TDD katas for Data Scientists

Published

November 4, 2025

Whenever I talk about TDD to data science and data engineering folks they say either 1) TDD is not working for algorithmic work, or 2) I’ve tried FizzBuzz and it is not fun. I can understand. Most katas in places like kata-log are more CS/SW dev oriented.

So, I’ve dicided to come up with some katas that might be more intersting for DS folks. Here they are.

ModPlus

ModPlus is a simple hashing algorithm. It takes in a positive integer X and returns a combinatorial sum of a binary representation of X after it is split into chunks of given length.

For example, modplus(12, chunk_length=3) should return 6.

Variation: ModPlusDot. Instead of combinatorial sum, use a combination of binary AND and OR when combining chunks.

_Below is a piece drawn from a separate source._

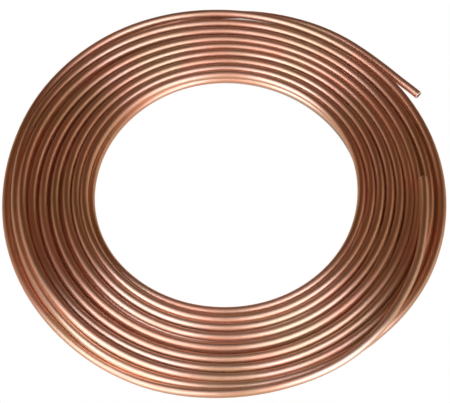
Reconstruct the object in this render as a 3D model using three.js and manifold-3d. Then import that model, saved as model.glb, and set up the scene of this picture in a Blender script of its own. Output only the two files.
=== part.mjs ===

(Simple enough for an algorithmic problem. Skills to practice: splitting the problems into smaller problems, naming things, simplify by extraction, refactoring while in green, make it work first).

2D vector

Imagine you are working for Khan Academy (KA). KA wants to modernize their basic math classes, especially the display. Implement a cartesian 2D Vector class, that supports scalar multiplication, addition with another Vector, norm (magnitude) and dot product between 2 vectors(see vector).

(This is more of a design kata, but still requires to implement a couple of formulas).